My introduction to commercial air travel began back in the late 1930s, when my mother often drove the family to the marvelous new New York Airport (later named "LaGuardia") where we watched our father board twin-engine, prop-driven, tail-dragging aircraft for long flights to places such as Boston, Chicago or Atlanta. The terminal was then a seeming marble palace, where the few persons seen were well dressed and behaved. I especially recall mink stoles, hats (not the baseball variety) on men as well as women, high heels clicking along polished floors and even an occasional poodle on leash.
When Dad returned from such adventures, he'd happily fill us in on the details of his frequent flights.
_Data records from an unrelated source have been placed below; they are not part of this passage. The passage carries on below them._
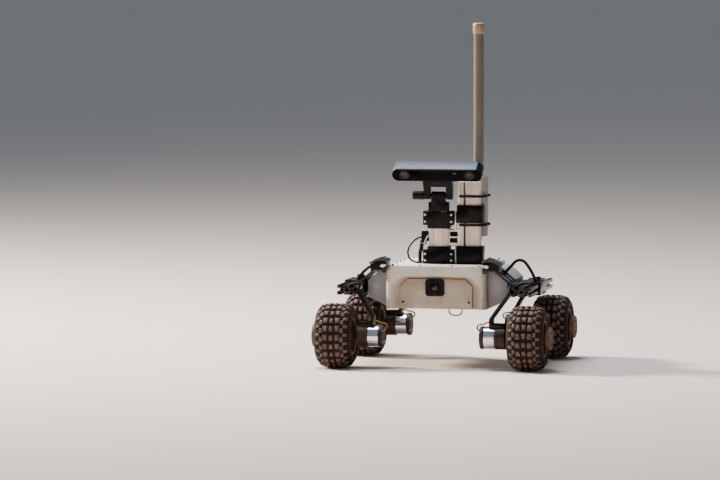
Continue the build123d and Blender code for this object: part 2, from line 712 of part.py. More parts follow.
# Radio module behind its column, with the antenna on top of it
radio_box_x = RADIO_X + RADIO_SHIFT
radio_box_y = COLUMN_Y + CLAMP_D / 2 + RADIO_D / 2
radio_z = DECK_Z + RADIO_RISE
neck_z = radio_z + RADIO_H
antenna_z = neck_z + NECK_H + FERRULE_H
with BuildPart() as radio_module:
    with BuildSketch(Plane.XY.offset(radio_z)):
        with Locations((radio_box_x, radio_box_y)):
            RectangleRounded(RADIO_W, RADIO_D, RADIO_R)
    extrude(amount=RADIO_H)
save(radio_module.part, "radio_module")

# radius, from Z, to Z
FITTINGS = (
    (CONNECTOR_R, radio_z - CONNECTOR_L, radio_z),
    (NECK_R, neck_z, neck_z + NECK_H),
    (ANTENNA_R, neck_z + NECK_H, antenna_z),
    (CAP_R, antenna_z + ANTENNA_L, antenna_z + ANTENNA_L + CAP_H),
)
with BuildPart() as antenna_fittings:
    for radius, z0, z1 in FITTINGS:
        with BuildSketch(Plane.XY.offset(z0)):
            with Locations((radio_box_x, radio_box_y)):
                RegularPolygon(radius, ROUND_SIDES)
        extrude(amount=z1 - z0)
save(antenna_fittings.part, "antenna_fittings")
with BuildPart() as antenna_tube:
    with BuildSketch(Plane.XY.offset(antenna_z)):
        with Locations((radio_box_x, radio_box_y)):
            RegularPolygon(ANTENNA_R, ROUND_SIDES)
    extrude(amount=ANTENNA_L)
save(antenna_tube.part, "antenna_tube")

column_right = RADIO_X - COLUMN_W / 2
column_left = RADIO_X + COLUMN_W / 2
radio_right = radio_box_x - RADIO_W / 2
radio_left = radio_box_x + RADIO_W / 2
radio_back = radio_box_y + RADIO_D / 2
tie_path = (
    (column_right, COLUMN_Y - COLUMN_D / 2), (column_left, COLUMN_Y - COLUMN_D / 2),
    (radio_left, radio_box_y - RADIO_D / 2), (radio_left, radio_back),
    (radio_right, radio_back), (column_right, COLUMN_Y + COLUMN_D / 2),
)
TIE_T = 1.5
TIE_H = 5.0
tie_rises = (0.46 * RADIO_COLUMN_H, 0.81 * RADIO_COLUMN_H)
with BuildPart() as cable_ties:
    for rise in tie_rises:
        with BuildSketch(Plane.XY.offset(DECK_Z + rise)):
            Polygon(*tie_path, align=None)
            offset(amount=SEAT_GAP + TIE_T, kind=Kind.INTERSECTION)
        extrude(amount=TIE_H)
        with BuildSketch(Plane.XY.offset(DECK_Z + rise)):
            Polygon(*tie_path, align=None)
            offset(amount=SEAT_GAP, kind=Kind.INTERSECTION)
        extrude(amount=TIE_H, mode=Mode.SUBTRACT)
save(cable_ties.part, "cable_ties")

# Looms from glands on the pods' sloping faces, over to clips on the saddles
LOOM_D = 6.0
LOOM_Y = -39.0
GLAND_R = 4.4
GLAND_L = 5.0
CLIP_W = 14.0
CLIP_L = 12.0
CLIP_H = 8.0
CLIP_Y = 8.0
loom_z = saddle_top + LOOM_D / 2 + SEAT_GAP
slope_from = Vector(BODY_HALF + POD_W * POD_SECTION[1][0], 0, POD_TOP)
slope_to = Vector(POD_OUT, 0, BODY_Z0 + pod_h * POD_SECTION[2][1])
slope_out = Vector(slope_from.Z - slope_to.Z, 0, slope_to.X - slope_from.X).normalized()
gland_seat = slope_from + (slope_to - slope_from) * 0.38
gland_face = gland_seat + slope_out * GLAND_L
with BuildPart() as glands:
    for name, side in SIDES:
        seat = (side * gland_seat.X, LOOM_Y, gland_seat.Z)
        with BuildSketch(Plane(seat, x_dir=(0, 1, 0), z_dir=(side * slope_out.X, 0, slope_out.Z))):
            RegularPolygon(GLAND_R, SMALL_SIDES)
        extrude(amount=GLAND_L)
save(glands.part, "glands")
# side name, sign of X, X of the clip, first run, then the loom's way over the gap and down onto the saddle
LOOMS = (
    ("left", 1, 184.0, 13.0, (
        (151.0, -39.0, 212.6), (166.0, -39.0, 212.2), (177.0, -39.0, 197.5), (184.2, -37.5, 184.5),
        (188.3, -31.5, 172.0), (187.5, -18.5, loom_z), (184.5, -6.0, loom_z + 0.2))),
    ("right", -1, 176.5, 10.0, (
        (147.7, -39.0, 196.5), (160.5, -39.0, 185.5), (169.5, -38.0, 176.3),
        (174.5, -31.0, 171.7), (176.0, -18.5, loom_z), (176.8, -5.0, loom_z + 0.2))),
)
with BuildPart() as loom_clips:
    for name, side, clip_x, first_run, way in LOOMS:
        with BuildSketch(Plane.XY.offset(saddle_top)):
            with Locations((side * clip_x, CLIP_Y + CLIP_L / 2)):
                Rectangle(CLIP_W, CLIP_L)
        extrude(amount=CLIP_H)
save(loom_clips.part, "loom_clips")
for name, side, clip_x, first_run, way in LOOMS:
    second = gland_face + slope_out * first_run
    save_cord(f"loom_{name}", LOOM_D, (
        (side * gland_face.X, LOOM_Y, gland_face.Z),
        (side * second.X, LOOM_Y, second.Z),
        *[(side * x, y, z) for x, y, z in way],
        (side * clip_x, CLIP_Y, loom_z),
    ))

# Connector block on the camera column and the two leads out of it
POWER_D = 7.5
PLUG_RISE = 45.0
PLUG_W = 16.0
PLUG_D = 14.0
PLUG_H = 20.0
plug_in = CAMERA_X - COLUMN_W / 2
plug_z = DECK_Z + PLUG_RISE
with BuildPart() as camera_plug:
    with BuildSketch(Plane.XY.offset(plug_z)):
        with Locations((plug_in - PLUG_W / 2, COLUMN_Y)):
            Rectangle(PLUG_W, PLUG_D)
    extrude(amount=PLUG_H)
save(camera_plug.part, "camera_plug")
save_cord("power_lead", POWER_D, (
    (plug_in - 12.0, COLUMN_Y, plug_z),
    (plug_in - 12.0, COLUMN_Y, plug_z - 8.0),
    (plug_in - 19.5, COLUMN_Y + 0.5, plug_z - 19.0),
    (plug_in - 20.0, COLUMN_Y + 1.0, plug_z - 32.0),
    (plug_in - 19.8, COLUMN_Y + 1.0, DECK_Z),
))
CABLE_D = 3.5
cable_y = COLUMN_Y - 4.0
cable_z = DECK_Z + CABLE_D / 2 + SEAT_GAP
save_cord("camera_cable", CABLE_D, (
    (plug_in - 16.0, cable_y, plug_z + 8.0),
    (plug_in - 25.0, cable_y, plug_z + 6.0),
    (plug_in - 38.0, cable_y - 0.5, plug_z - 6.0),
    (plug_in - 45.0, cable_y - 1.0, plug_z - 22.0),
    (plug_in - 40.0, cable_y - 2.0, plug_z - 37.0),
    (plug_in - 28.0, cable_y - 3.0, cable_z + 0.2),
    (plug_in - 19.0, cable_y - 3.5, cable_z + 0.4),
    (plug_in - 11.0, cable_y - 3.5, cable_z + 2.0),
))

# Wire loop under the front of the body
LOOP_Y = -96.0
save_cord("underside_loop", 2.6, (
    (24.0, LOOP_Y, BODY_Z0), (24.0, LOOP_Y, BODY_Z0 - 6.0), (27.0, LOOP_Y, BODY_Z0 - 10.5),
    (32.5, LOOP_Y, BODY_Z0 - 13.1), (42.0, LOOP_Y, BODY_Z0 - 13.1), (47.5, LOOP_Y, BODY_Z0 - 10.5),
    (50.5, LOOP_Y, BODY_Z0 - 6.0), (50.5, LOOP_Y, BODY_Z0),
))

# Motor leads, out of the end cap, over its rim and along to the leg
LEAD_D = 3.0
for corner, side, end in CORNERS:
    lead_y = end * WHEEL_Y
    rim_z = AXLE_Z + MOTOR_R
    save_cord(f"motor_lead_{corner}", LEAD_D, (
        (side * MOTOR_X, lead_y, rim_z - 9.0),
        (side * (MOTOR_X - 4.0), lead_y, rim_z - 8.6),
        (side * (MOTOR_X - 7.0), lead_y, rim_z - 4.6),
        (side * (MOTOR_X - 6.2), lead_y, rim_z + 0.4),
        (side * (MOTOR_X - 1.5), lead_y, rim_z + 3.2),
        (side * (MOTOR_X + 7.0), lead_y, rim_z + 3.6),
        (side * (MOTOR_X + 14.0), lead_y, rim_z + 7.5),
        (side * leg_x, lead_y, rim_z + 7.5),
    ))
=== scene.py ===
"""Looks of the planetary rover prototype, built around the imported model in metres."""
import json
from math import cos, pi, radians, sin

import bmesh
import bpy
from mathutils import Matrix, Vector

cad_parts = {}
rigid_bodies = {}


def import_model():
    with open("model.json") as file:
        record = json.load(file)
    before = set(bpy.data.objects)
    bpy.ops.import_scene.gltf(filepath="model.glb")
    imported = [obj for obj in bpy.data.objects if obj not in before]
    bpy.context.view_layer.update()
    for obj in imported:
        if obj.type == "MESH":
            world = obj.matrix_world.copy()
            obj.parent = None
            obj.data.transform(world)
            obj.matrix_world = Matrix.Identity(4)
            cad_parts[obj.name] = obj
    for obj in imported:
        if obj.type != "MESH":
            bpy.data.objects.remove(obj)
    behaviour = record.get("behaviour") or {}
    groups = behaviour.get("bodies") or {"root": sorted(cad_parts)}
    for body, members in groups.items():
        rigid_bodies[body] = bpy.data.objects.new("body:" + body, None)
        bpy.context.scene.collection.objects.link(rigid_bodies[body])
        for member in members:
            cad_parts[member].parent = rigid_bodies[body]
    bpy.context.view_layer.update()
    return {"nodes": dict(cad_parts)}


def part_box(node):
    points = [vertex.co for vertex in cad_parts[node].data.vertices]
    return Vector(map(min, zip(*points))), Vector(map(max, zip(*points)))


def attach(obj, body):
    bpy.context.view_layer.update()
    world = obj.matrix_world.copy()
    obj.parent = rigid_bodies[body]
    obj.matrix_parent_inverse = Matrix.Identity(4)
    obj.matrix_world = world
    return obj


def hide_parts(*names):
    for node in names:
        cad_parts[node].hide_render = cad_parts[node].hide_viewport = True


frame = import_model()
MM = 0.001
TAU = 2 * pi
CORNERS = ("front_left", "front_right", "rear_left", "rear_right")
SIDES = (("left", 1), ("right", -1))


def span(node):
    """Lowest corner, highest corner and middle of a CAD node, in millimetres."""
    low, high = (Vector(corner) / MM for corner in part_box(node))
    return low, high, (low + high) / 2


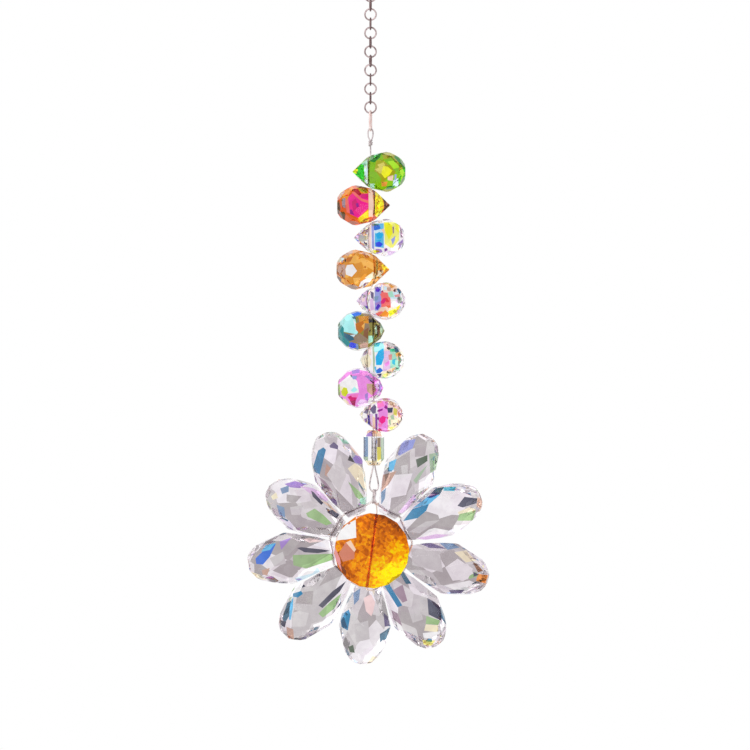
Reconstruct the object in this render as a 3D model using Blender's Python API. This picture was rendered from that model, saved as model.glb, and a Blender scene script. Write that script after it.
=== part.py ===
# Crystal suncatcher: a hanging ring and a rolo chain carry a wire strung with nine cut-glass drops and a
# tube bead. Under them hangs a daisy of nine pear-cut petals on a wire ring, with an amber bead in front.
# Metres, +Z up, seen from the front along +Y. The origin is where a hook bears inside the hanging ring.
import itertools
import math

import bmesh
import bpy
import numpy as np
from mathutils import Matrix, Vector

# Clearances
contact_gap = 0.0001  # left between pieces that hang on or rest on each other
bore_gap = 0.0003  # round a wire in a drilled hole, measured on the radius
one_corner = 0.00002  # corners of a cut stone that are closer than this are one corner

# Hanging ring
hanging_ring_bore = 0.013
hanging_ring_wire = 0.0012

# Rolo chain
link_count = 14
link_outer = 0.00428
link_wire = 0.00054

# Connector, an oblong link seen nearly edge on
connector_length = 0.0072
connector_width = 0.0034
connector_wire = 0.00065
connector_turn = math.radians(80)

# Strand wire, with a wrapped eye at the top and a kite-shaped loop at the bottom
strand_wire = 0.0005
strand_lean = math.radians(0.62)
eye_width = 0.0017
eye_height = 0.0040
eye_wrap_turns = 2.5
eye_to_drops = 0.0049
kite_width = 0.0031
kite_height = 0.0090
kite_widest = 0.0070

# Drops, drilled across near the point. The coloured ones are a size larger than the clear ones, and the last
# clear one is a size smaller.
colour_drop_length = 0.0177
colour_drop_width = 0.0127
clear_drop_length = 0.0168
clear_drop_width = 0.0119
small_drop_length = 0.0156
small_drop_width = 0.0108
drop_names = (
    "drop_1_green", "drop_2_ruby", "drop_3_clear", "drop_4_champagne", "drop_5_clear",
    "drop_6_smoke", "drop_7_clear", "drop_8_lilac", "drop_9_clear",
)
# How far from its point each drop is drilled, as a share of its length, and how far it has swung round the wire,
# in degrees
drop_drill_share = (0.345, 0.350, 0.345, 0.328, 0.333, 0.271, 0.321, 0.237, 0.333)
drop_swing = (6, -2, -6, -5, -22, -36, -38, -40, -28)

# Tube bead
tube_length = 0.0117
tube_width = 0.0063
tube_end_width = 0.0034
tube_end_taper = 0.0022
tube_sides = 8

# Petals, each a flattened pear drilled across its narrow end, with a wider gap at the top for the bail
petal_count = 9
petal_length = 0.0300
petal_width = 0.0160
petal_thickness = 0.0096
petal_root_width = 0.0060
petal_widest = 0.0155
petal_drill_from_root = 0.0016
petal_top_gap = math.radians(51)
petal_gap_lean = math.radians(2.4)
# How far each petal has slid round the ring from its even place, in degrees, clockwise from the upper right
petal_slide = (0, -2.0, 0.8, 1.6, 1.7, 2.8, 1.7, 0.6, 0)
# How far each petal is rolled about its own length, and how far it has swung back on the ring, in degrees
petal_roll = (-4, 6, -5, 3, -6, 4, -3, 5, -6)
petal_swing = (7, -18, -15, -23, 19, 3, -3, 24, 16)

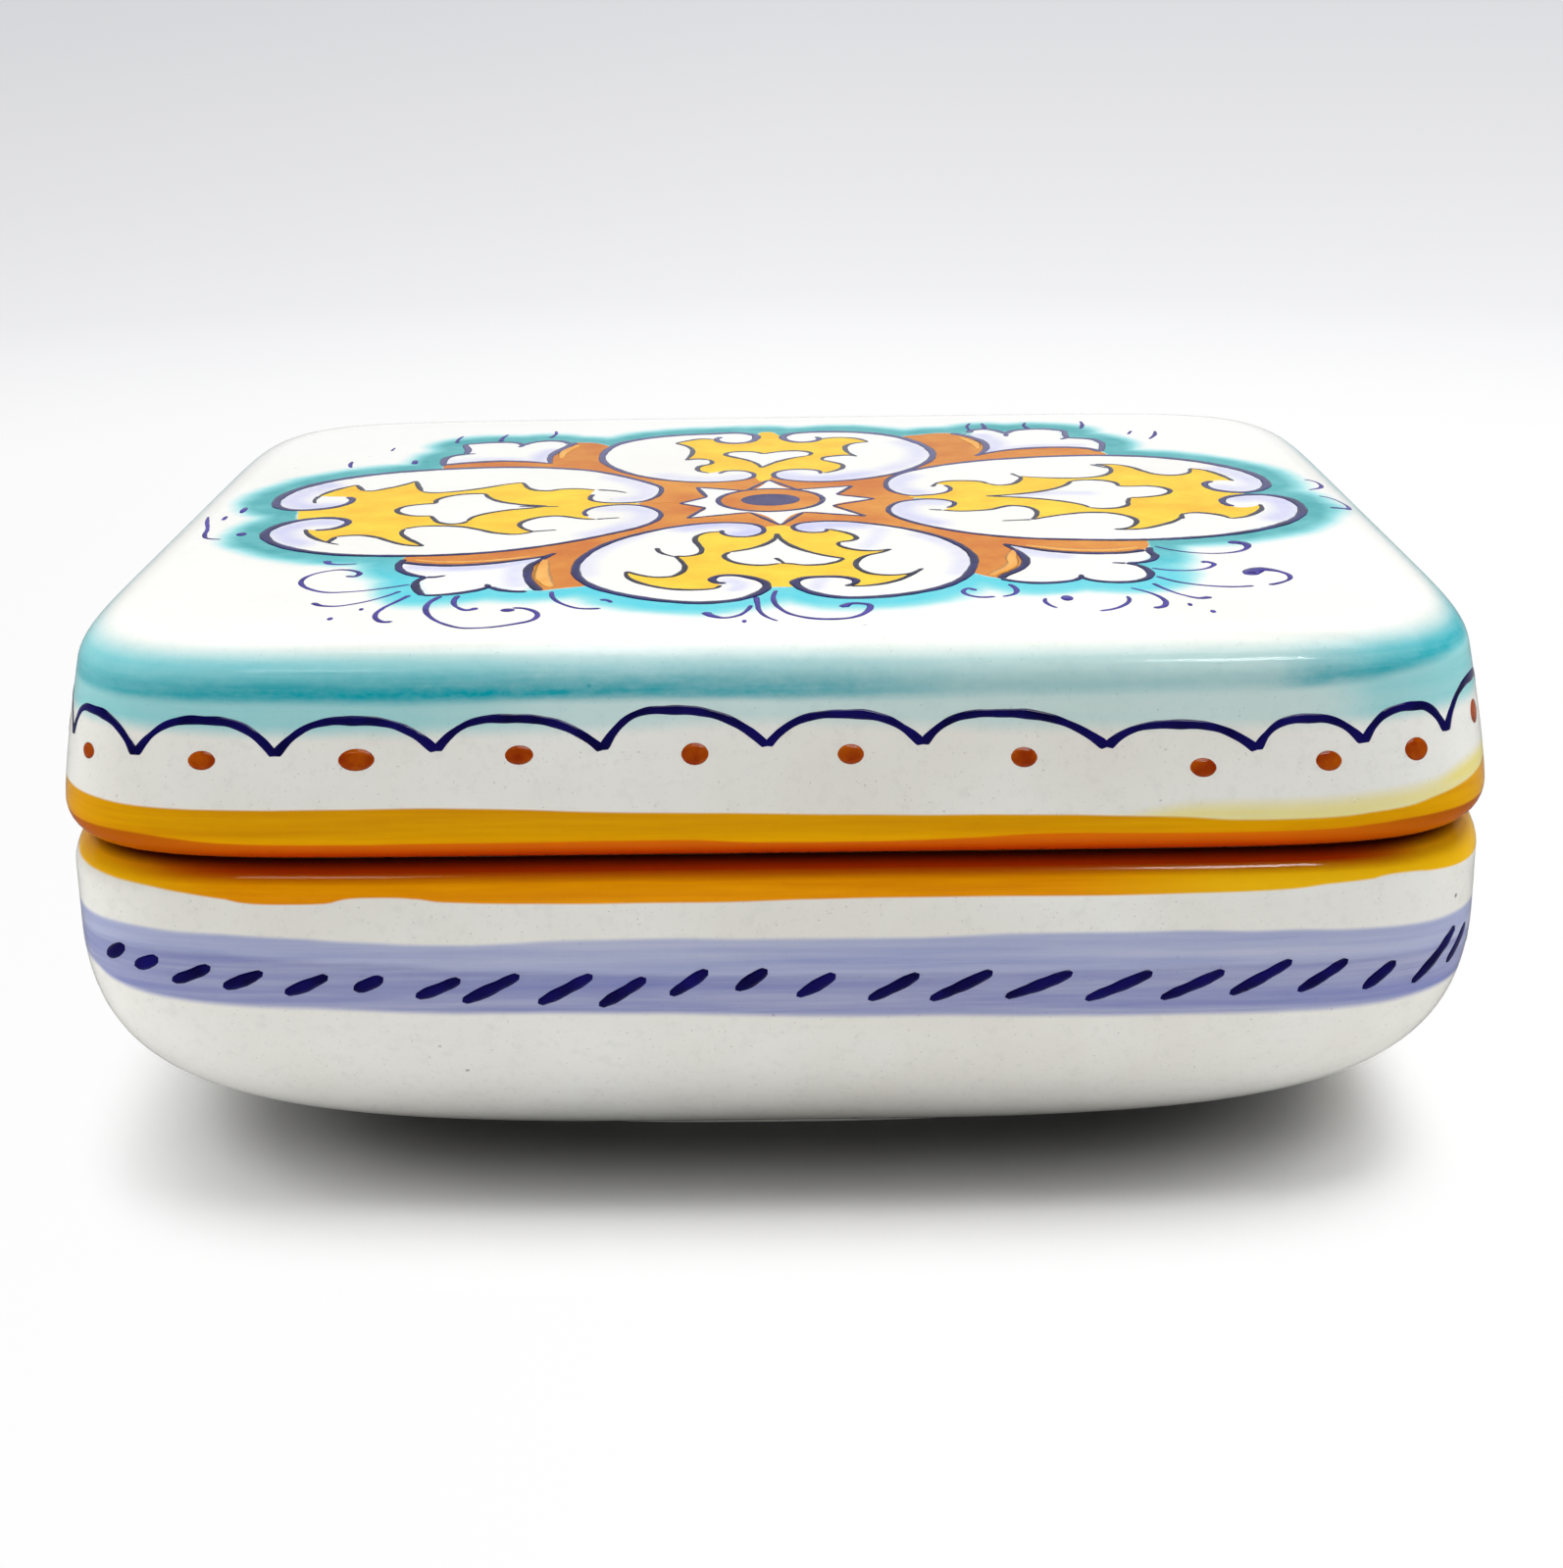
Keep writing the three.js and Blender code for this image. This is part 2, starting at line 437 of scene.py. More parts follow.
class Recipe:
    # The nodes of one material. Each call adds a node and gives its first useful output.

    def __init__(self, name):
        self.material = bpy.data.materials.new(name)
        self.material.use_nodes = True
        self.tree = self.material.node_tree
        self.tree.nodes.clear()
        self.place = self.add("TexCoord").outputs["Object"]

    def add(self, kind, inputs=None, **settings):
        node = self.tree.nodes.new("ShaderNode" + kind)
        for key, value in settings.items():
            setattr(node, key, value)
        for key, value in (inputs or {}).items():
            if isinstance(value, bpy.types.NodeSocket):
                self.tree.links.new(value, node.inputs[key])
            else:
                node.inputs[key].default_value = value
        return node

    def math(self, operation, first, second=0.0, third=0.0, clamp=False):
        return self.add("Math", {0: first, 1: second, 2: third}, operation=operation, use_clamp=clamp).outputs[0]

    def span(self, value, low, high, toLow=0.0, toHigh=1.0, smooth=False):
        inputs = {"Value": value, "From Min": low, "From Max": high, "To Min": toLow, "To Max": toHigh}
        kind = "SMOOTHSTEP" if smooth else "LINEAR"
        return self.add("MapRange", inputs, interpolation_type=kind).outputs["Result"]

    def mix(self, factor, first, second, blend="MIX"):
        inputs = {0: factor, 6: first, 7: second}
        return self.add("Mix", inputs, data_type="RGBA", blend_type=blend).outputs[2]

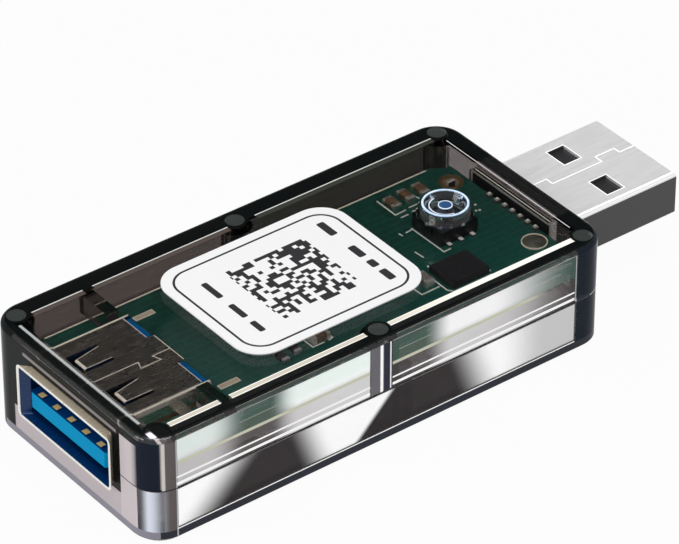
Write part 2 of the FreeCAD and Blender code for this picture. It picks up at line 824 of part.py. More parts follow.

He spoke glowingly about the charming, talented and highly-trained registered nurses who worked the cabin, but was less complimentary about the food, which, he recognized, was a challenge to serve while in-flight.
When World War II spread to our shores, I was just old enough to get involved. I was then to have my first personal experience with commercial air travel. I traveled from New Jersey to San Francisco, aboard one of those DC3s that my father knew so well: The trip took nearly 30 elapsed hours, with interminable stops at just about any and every air patch between coasts. The cabin temperature was poorly controlled, the seats rather uncomfortable, the food forgettable but the cabin crew and fellow passengers were great.
Since that early flight, I have traveled aboard just about every type of passenger aircraft: the largest propeller-driven; the first jet; seaplanes and amphibians; flying boats; helicopters; blimps; and the largest jet aircraft. I have, at one time or another, been in most of the world's air terminals and experienced about every known airline while traveling to/from more than a hundred different nations. I've slept, using four adjacent seats in a 747; been the only passenger in a 707 traveling from Rabat to Nairobi; enjoyed various first-class accommodations; and recently suffered so much from air travel that I no longer use it at all!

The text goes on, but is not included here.